Blue Chips 2 partners Bronson and up-and-coming producer Party Supplies, best known for his beat for Danny Brown’s single “Grown Up.” Of all the producers he’s hooked up with, Party Supplies seems to be the best fit for Bronson’s style. His production is subtle and unconventional, keeping the bass low and the samples fresh- the short but sweet “Pepe Lopez” borrows the guitar line from The Champs’ “Tequila,” which Bronsolino gleefully associates over. What’s most interesting about the dynamic is how Bronson tends to just ignore the beat altogether. On “Contemporary Man,” the rapping yields to Phil Collins after the first verse, the beat switches and Bronson’s delivery remains constant. This gives Supplies the ability to alter the backdrop with astonishing frequency: guitar riffs are inserted and removed on a measure-by-measure basis, 80s soft-rock samples weave through the background and suddenly vanish. Other experiments, however, like the back-to-back audio from the Bob Knight Applebees commercial and an excerpt from Allen Iverson’s “we talking about practice” rant leave you scratching your head.
These weird fragments of pop culture, with a Phil Mickleson endorsement for male enhancement included later for good measure, make little sense, but fit the aesthetic of an Action Bronson project perfectly.
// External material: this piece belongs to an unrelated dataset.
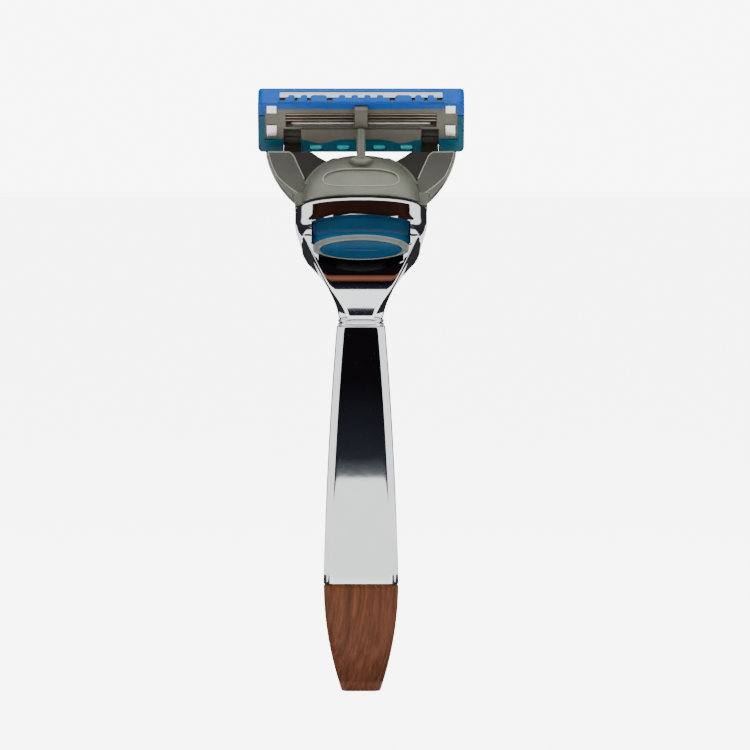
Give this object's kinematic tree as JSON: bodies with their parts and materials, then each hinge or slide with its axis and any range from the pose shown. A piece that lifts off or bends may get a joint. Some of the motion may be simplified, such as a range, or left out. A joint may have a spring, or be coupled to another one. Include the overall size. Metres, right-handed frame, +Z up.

In the long-standing tradition of comparisons to other powerful figures, Bronson has the most bizarre laundry list of name-checks ever compiled; among the many on here are Miami Marlins third baseman Placido Polanco, WWE entertainer Rey Mysterio and former French superstar midfielder (and perpetrator of the world’s most famous headbutt) Zinedine Zidane. To call his lyrics free-associative would be inaccurate because there’s never an obvious association between the setup and the punchline or between consecutive lines. Every deduction seems like it’s missing a step or five in between; an encounter with a woman snaps from “first course came from the Finger Lakes” to “I got her tatted, trying to erase her name” with just two intervening lines.
Sometimes, Blue Chips 2 sounds like a satire of a rap album performed by an outsider who found his way to the inside. He cuts verses short to acknowledge errors and laugh it off, almost addressing the audience directly in the process, the classic “I can’t hear the headphones” is performed in the style of a skit, “Rolling Thunder” comes with the tagline (feat. Action Bronson). The self-awareness is coupled with a breakdown of the scatological, “poo-poo” is an often repeated phrase, and comically bungled and uncomfortable brags: “Big Bird, Farrington alumnus/mouth like a pussy, she gummed it.” The comedy in Bronson’s words is usually a byproduct of bizarre imagery, like “doing a 360 in a tux on a Seadoo,” but after two years of begrudging work, he uses Blue Chips 2 to cut through the veneer and expose and amplify the silly tropes and regularities hip-hop consumers are too willing to accept.
This is all fine and dandy, but the bottom line is there’s no flair or urgency to supplement the message. This release is actually incredibly smart and Party Supplies does a brilliant job balancing continuity and experimentation, but Bronson isn’t a particularly engaging MC, nor does he seem particularly interested in driving home the satire. His voice will probably never modulate, his flow rarely does even as all the bells and whistles clamor behind him and his style is simply too random to produce anything of true merit in one song. Even though his husky voice sounds slow and his pronunciation is deliberate, he packs so much information and oddball jokes into each verse that tracking its progress is like following Harold’s purple crayon line at its most looped and tangled.
Taken at face value, Blue Chips 2 is boring. It’s 19 tracks of the same schtick repeated ad nauseum with enough wit to elicit a smile or a quick rewind to make sure you heard him right. Otherwise, there’s no excitement, no thrill in listening. In the past, Bronson would describe food- and you can tell he really loves food- with such zeal and fire; now, it’s the subject of throwaway comments like “I’m glad I ordered lamb.” Without his first love being constantly dissected there’s no vibrancy. Not even a Spanish language commercial and a guest verse from his bodyguard, another jab at the culture (see: Bricksquad’s nepotism), can inject the last third of the mixtape with energy. The best beat is wasted on the dullest song, “Jackson & Travolta.”
Ultimately, the lack of energy and grinding listening experience hurt the effect of the satire, if that is indeed his intention (and given other songs from 2013 like “Alligator,” his interest in satire is pretty apparent). Even the slick, fun production is rendered drab by the nasally monotone. Bronson already knows what he hates about hip-hop; discovering what he loves about it will be the key to refining and improving his music.